> **The request**
Copy out exactly the lines from the first line of the material below through the line containing "return fuse(*lugs, wall)", and nothing beyond them.

.....

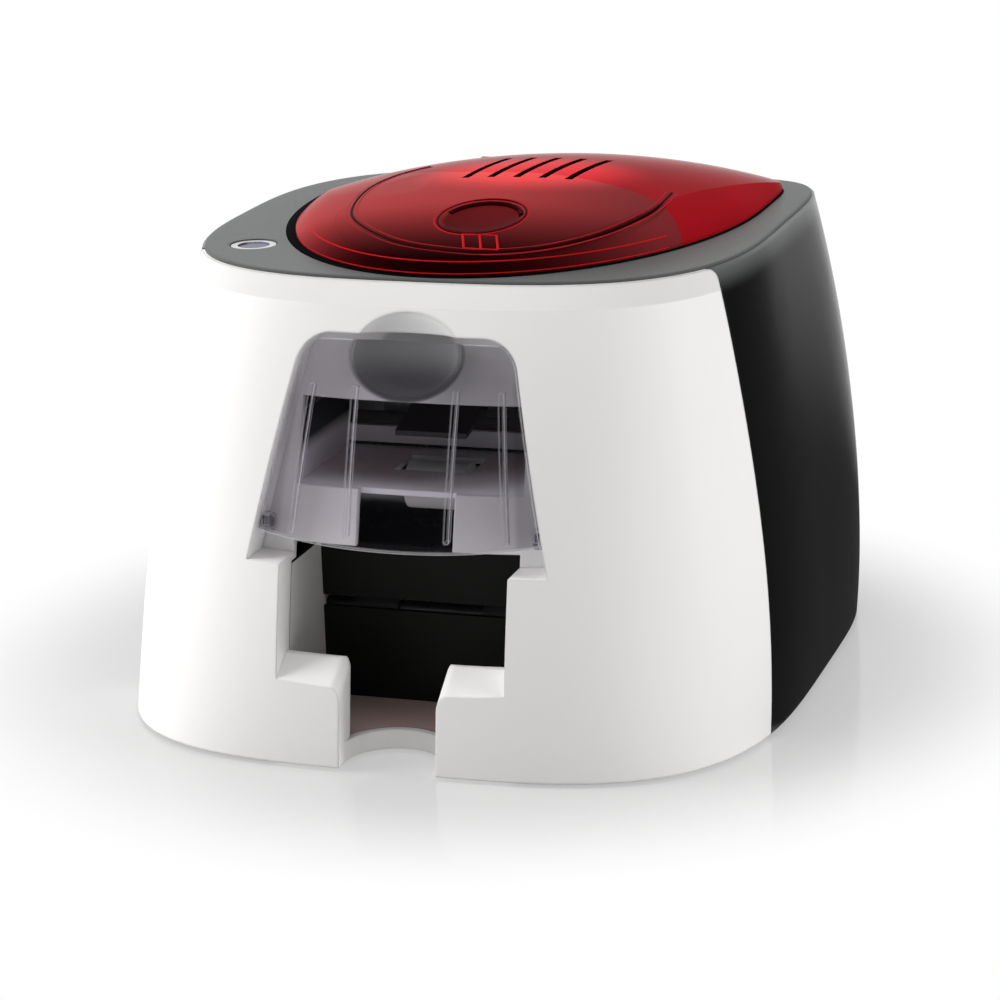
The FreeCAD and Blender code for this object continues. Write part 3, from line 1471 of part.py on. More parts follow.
def vent_slots():
    slots = []
    thin = half(S.vent_width)
    for step in range(int(SIZES["vent_count"])):
        number = Size(str(step), float(step)) - half(S.vent_count - ONE)
        x = S.lid_middle + S.vent_offset + number * S.vent_pitch
        y0, y1 = S.vent_start, S.vent_start + S.vent_length
        slots.append(prism("XY", S.shoulder_level, S.overrun, [
            (x - thin, y0), (x + thin, y0), (x + S.vent_shift + thin, y1), (x + S.vent_shift - thin, y1)]))
    return slots


def latch_housing():
    """Two lugs and a front wall that hang from the cover round the latch."""
    inner = S.latch_half_width + S.assembly_gap
    outer = inner + S.latch_house_wall
    low = lid_low + S.latch_house_lift
    high = S.crown_top
    lugs = [box(x0, x1, -S.latch_house_front, -S.latch_house_rear, low, high)
            for x0, x1 in ((latch_middle - outer, latch_middle - inner),
                           (latch_middle + inner, latch_middle + outer))]
    wall = box(latch_middle - outer, latch_middle + outer, -S.latch_house_front,
               S.latch_house_wall - S.latch_house_front, low, high)
    return fuse(*lugs, wall)


def top_cover():
    lid_bottom = SIZES["shoulder_level"] + SIZES["lid_gap"]
    wall = SIZES["lid_wall"]
    outer = common(lid_form(0, 0, lid_bottom), crown(ZERO))
    inner = common(lid_form(wall, wall, lid_bottom - SIZES["overrun"]), crown(S.lid_wall))
    cup = dimple(S.lid_wall)
    arm_start = S.knuckle_start + S.knuckle_length + S.assembly_gap
    arm_low = S.hinge_level - S.knuckle_radius
    arms = knuckles(arm_start, (arm_low, S.hinge_level + S.knuckle_radius),
                    (S.hinge_place - S.hinge_arm_reach, S.hinge_place))
    shell = fuse(cut(outer, inner), common(outer, fuse(cup, latch_housing())), *arms)
    pin_hole = rod_x(-FAR, FAR, S.hinge_place, S.hinge_level, S.hinge_pin_radius + S.running_gap)
    latch_hole = rod_x(latch_middle - S.overrun, latch_middle + S.overrun, -S.latch_place,
                       S.latch_pin_level, S.latch_pin_radius + S.running_gap)
    return cut(shell, dimple(ZERO), pin_hole, latch_hole, *vent_slots())


part("top_cover", top_cover())
pin_start = S.knuckle_start
pin_end = S.knuckle_start + S.knuckle_length * TWO + S.assembly_gap
part("lid_hinge_pins", group(*[rod_x(*ends, S.hinge_place, S.hinge_level, S.hinge_pin_radius)
                               for ends in ((pin_start, pin_end), (-pin_end, -pin_start))]))


def lid_latch():
    """A spring lever that hooks under the front edge of the deck's mouth."""
    front = -S.latch_place - half(S.latch_thickness)
    rear = -S.latch_place + half(S.latch_thickness)
    left, right = latch_middle - S.latch_half_width, latch_middle + S.latch_half_width
    top = crown_level(S.latch_offset, -S.latch_place) - S.lid_wall - S.latch_top_room
    lever = box(left, right, front, rear, S.latch_bottom, top)
    hook = box(left, right, front - S.latch_hook, rear, S.latch_bottom,
               S.latch_bottom + S.latch_hook_height)
    reach = S.latch_half_width + S.assembly_gap + S.latch_house_wall
    pin = rod_x(latch_middle - reach, latch_middle + reach, -S.latch_place, S.latch_pin_level,
                S.latch_pin_radius)
    return fuse(lever, hook, pin)


part("lid_latch", lid_latch())


# Chassis under the top cover, with the sprung print head

chassis_top = S.chassis_bottom + S.chassis_thickness
bar_top = S.head_bar_level + S.head_bar_height
stud_level = S.head_bar_level + half(S.head_bar_height)
stud_place = half(S.head_plate_rear - S.head_bar_front)
ear_inner = S.head_half_width + S.assembly_gap
ear_outer = ear_inner + S.head_ear_thickness


def lid_chassis():
    plate = box(-S.chassis_half_width, S.chassis_half_width, -S.chassis_front, S.chassis_rear,
                S.chassis_bottom, chassis_top)
    posts = [rod_z(x, y, chassis_top, S.crown_top, S.chassis_post_radius)
             for x in (-S.chassis_post_offset, S.chassis_post_offset)
             for y in (S.chassis_post_radius - S.chassis_front, S.chassis_rear - S.chassis_post_radius)]
    depth = SIZES["lid_wall"] + SIZES["assembly_gap"]
    under_crown = crown(S.lid_wall + S.assembly_gap)
    under_slope = lid_form(depth, depth, SIZES["chassis_bottom"])
    ears = [box(x0, x1, -S.head_bar_front, S.head_rear, S.chassis_bottom - S.head_ear_height,
                S.chassis_bottom)
            for x0, x1 in ((ear_inner, ear_outer), (-ear_outer, -ear_inner))]
    room = S.head_stud_radius + S.running_gap
    slot = box(-S.chassis_half_width, S.chassis_half_width, stud_place - room, stud_place + room,
               stud_level - room, stud_level + room + S.head_travel)
    return cut(fuse(plate, common(fuse(*posts), under_crown, under_slope), *ears), slot)


part("lid_chassis", lid_chassis())


def print_head_bracket():
    low = S.head_level + S.head_strip_height
    block = box(-S.head_half_width, S.head_half_width, -S.head_front, S.head_rear, low,
                low + S.head_block_height)
    plate = box(-S.head_half_width, S.head_half_width, S.head_plate_rear - S.head_plate,
                S.head_plate_rear, low, bar_top)
    bar = box(-S.head_half_width, S.head_half_width, -S.head_bar_front, S.head_plate_rear,
              S.head_bar_level, bar_top)
    studs = rod_x(-ear_outer, ear_outer, stud_place, stud_level, S.head_stud_radius)
    return fuse(block, plate, bar, studs)


part("print_head_bracket", print_head_bracket())
part("print_head_strip", box(-S.head_half_width, S.head_half_width, -S.head_front, S.head_rear,
                             S.head_level, S.head_level + S.head_strip_height))
spring_low = bar_top + S.head_travel + S.assembly_gap


def head_spring(x):
    bore = rod_z(x, stud_place, spring_low - S.overrun, SKY, S.spring_bore)
    return cut(rod_z(x, stud_place, spring_low, S.chassis_bottom, S.spring_radius), bore)


part("head_springs", group(head_spring(-S.spring_offset), head_spring(S.spring_offset)))


# Front cover of the card feeder, see-through, with ribs and the lower half of the finger dish

def rib(bottom_x, top_x):
    """One upright rib, seen from the front."""
    thin = half(S.rib_thickness)
    return prism("XZ", recess_back, FAR, [
        (bottom_x - thin, S.rib_bottom_level), (bottom_x + thin, S.rib_bottom_level),
        (top_x + thin, S.rib_top_level), (top_x - thin, S.rib_top_level)])


def front_cover():
    front_form = casing(SIZES["cover_inset"])
    window = recess_prism(-S.cover_gap, S.recess_floor_level + S.cover_gap)
    lower_edge = rod_y(ZERO, -FAR, recess_back, S.cover_middle_bottom + S.cover_bottom_radius,
                       S.cover_bottom_radius)
    limit = common(front_form, window, cover_swing(S.cover_split_gap))
    skin = cut(limit, casing(SIZES["cover_inset"] + SIZES["cover_wall"]))
    cup = common(limit, dish(S.cover_wall))
    bent = rib_form()
    arms = []
    arm_inner, arm_outer = S.cover_pin_inner, S.cover_pin_inner + S.cover_arm_width
    for x0, x1 in ((arm_inner, arm_outer), (-arm_outer, -arm_inner)):
        arms.append(rod_x(x0, x1, -S.cover_pivot_reach, S.cover_pivot_level, S.cover_arm_radius))
        arms.append(box(x0, x1, -FAR, -S.cover_pivot_reach, S.cover_pivot_level,
                        S.cover_pivot_level + S.cover_arm_radius))
    shell = fuse(common(skin, lower_edge), cup, bent, common(limit, fuse(*arms)))
    pin_hole = rod_x(-FAR, FAR, -S.cover_pivot_reach, S.cover_pivot_level, S.cover_pin_radius)
    return cut(shell, dish(ZERO), pin_hole)


def rib_form():
    """The ribs stand on the inner face of the cover's skin."""
    seat = SIZES["cover_inset"] + SIZES["cover_wall"] - SIZES["rib_thickness"]
    outer_rib_foot = S.rib_outer_place + half(S.rib_flare)
    outer_rib_head = S.rib_outer_place - half(S.rib_flare)
    bars = fuse(rib(S.rib_inner_place, S.rib_inner_place), rib(-S.rib_inner_place, -S.rib_inner_place),
                rib(outer_rib_foot, outer_rib_head), rib(-outer_rib_foot, -outer_rib_head))
    return cut(common(bars, casing(seat)), casing(seat + SIZES["rib_depth"]))


part("front_cover", front_cover())
part("front_cover_pins", group(*[rod_x(*ends, -S.cover_pivot_reach, S.cover_pivot_level, S.cover_pin_radius)
                                 for ends in ((S.cover_pin_inner, S.cover_pin_outer),
                                              (-S.cover_pin_outer, -S.cover_pin_inner))]))

# Recompute, check every object, and write each piece
doc.recompute()
failed = [f"{item.Name} ({item.Label})" for item in doc.Objects
          if "Invalid" in item.State or "Error" in item.State]
failed += [label for label, item in parts.items() if item.Shape.isNull() or not item.Shape.isValid()]
if failed:
    raise RuntimeError("failed: " + ", ".join(failed))
os.makedirs("parts", exist_ok=True)
for label, item in parts.items():
    item.Shape.exportStep(f"parts/{label}.step")
    box_of = item.Shape.BoundBox
    print(f"{label}: {len(item.Shape.Solids)} solids, {item.Shape.Volume:.0f} mm3, "
          f"x {box_of.XMin:.1f} {box_of.XMax:.1f}, y {box_of.YMin:.1f} {box_of.YMax:.1f}, "
          f"z {box_of.ZMin:.1f} {box_of.ZMax:.1f}")
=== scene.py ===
"""Looks of a desktop card printer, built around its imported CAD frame.

Every length is in metres, in the same frame as the CAD: X to the right, Y to the back, Z up, floor at zero.
"""
import json
import math

import bmesh
import bpy
from mathutils import Matrix, Vector


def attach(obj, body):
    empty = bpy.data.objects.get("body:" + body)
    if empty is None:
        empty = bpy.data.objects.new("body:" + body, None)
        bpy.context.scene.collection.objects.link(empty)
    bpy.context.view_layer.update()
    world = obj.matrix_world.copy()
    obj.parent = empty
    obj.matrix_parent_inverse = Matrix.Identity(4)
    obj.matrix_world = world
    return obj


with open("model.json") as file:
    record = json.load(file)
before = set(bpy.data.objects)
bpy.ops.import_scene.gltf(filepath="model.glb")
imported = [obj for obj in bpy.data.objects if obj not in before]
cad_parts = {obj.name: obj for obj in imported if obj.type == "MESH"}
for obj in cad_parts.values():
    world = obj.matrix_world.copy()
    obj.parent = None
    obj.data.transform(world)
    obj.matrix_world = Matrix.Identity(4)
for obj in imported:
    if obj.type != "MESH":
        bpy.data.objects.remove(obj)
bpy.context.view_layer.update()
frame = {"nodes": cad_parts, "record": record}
nodes = frame["nodes"]
scene = bpy.context.scene


# Places that finishes and added pieces share

DISH_MIDDLE = (0, -0.1, 0.1495)
CASING_DISH_RADII = (0.0208, 0.02, 0.0162)
COVER_DISH_RADII = (0.0215, 0.02, 0.0168)
DIMPLE_PLACE = (0.0119, -0.043)
# Middle and radii of the painted glow round the top cover's slots.
PAINTED_GLOW_MIDDLE = (0.011, 0.022, 0.19)
PAINTED_GLOW_RADII = (0.04, 0.03, 0.03)
SLOTS_MIDDLE = (0.011, 0.031, 0.19)
SLOTS_RADII = (0.034, 0.034, 0.03)


# Camera at the photograph's angle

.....

> **Completed task**
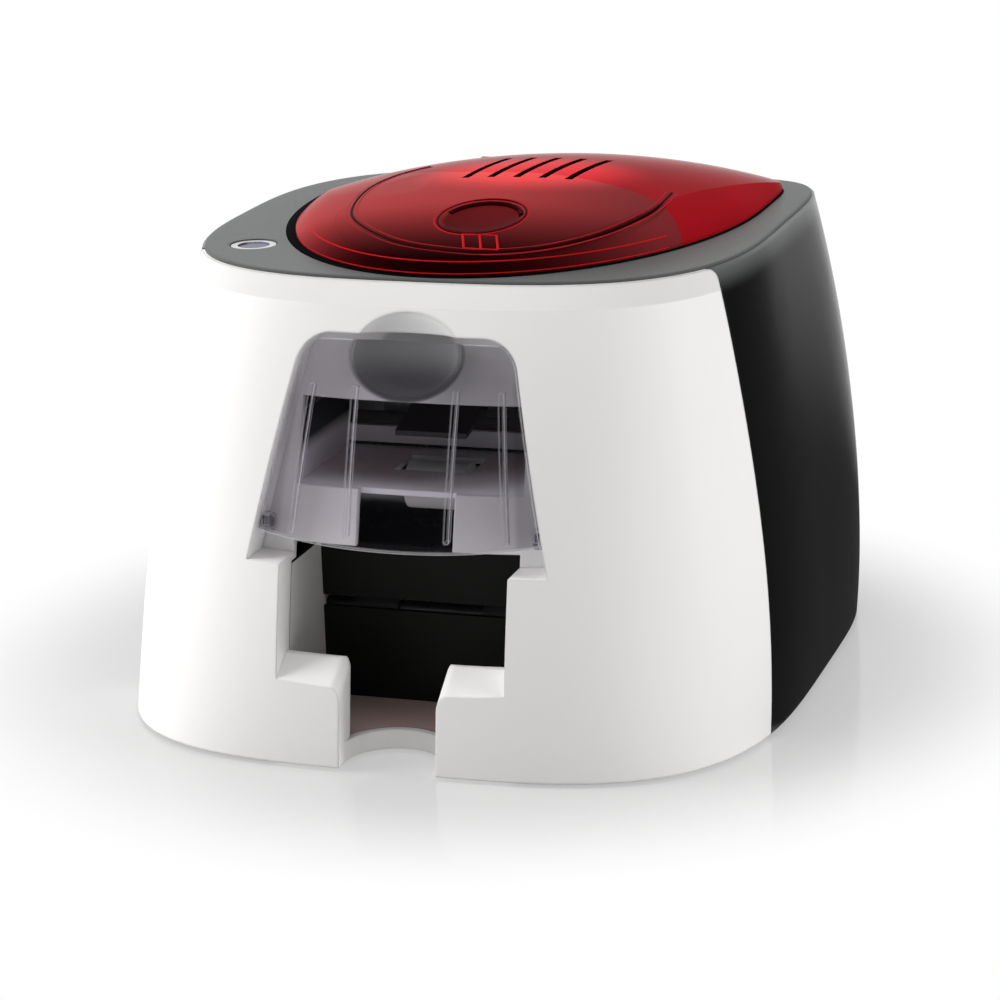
The FreeCAD and Blender code for this object continues. Write part 3, from line 1471 of part.py on. More parts follow.
def vent_slots():
    slots = []
    thin = half(S.vent_width)
    for step in range(int(SIZES["vent_count"])):
        number = Size(str(step), float(step)) - half(S.vent_count - ONE)
        x = S.lid_middle + S.vent_offset + number * S.vent_pitch
        y0, y1 = S.vent_start, S.vent_start + S.vent_length
        slots.append(prism("XY", S.shoulder_level, S.overrun, [
            (x - thin, y0), (x + thin, y0), (x + S.vent_shift + thin, y1), (x + S.vent_shift - thin, y1)]))
    return slots


def latch_housing():
    """Two lugs and a front wall that hang from the cover round the latch."""
    inner = S.latch_half_width + S.assembly_gap
    outer = inner + S.latch_house_wall
    low = lid_low + S.latch_house_lift
    high = S.crown_top
    lugs = [box(x0, x1, -S.latch_house_front, -S.latch_house_rear, low, high)
            for x0, x1 in ((latch_middle - outer, latch_middle - inner),
                           (latch_middle + inner, latch_middle + outer))]
    wall = box(latch_middle - outer, latch_middle + outer, -S.latch_house_front,
               S.latch_house_wall - S.latch_house_front, low, high)
    return fuse(*lugs, wall)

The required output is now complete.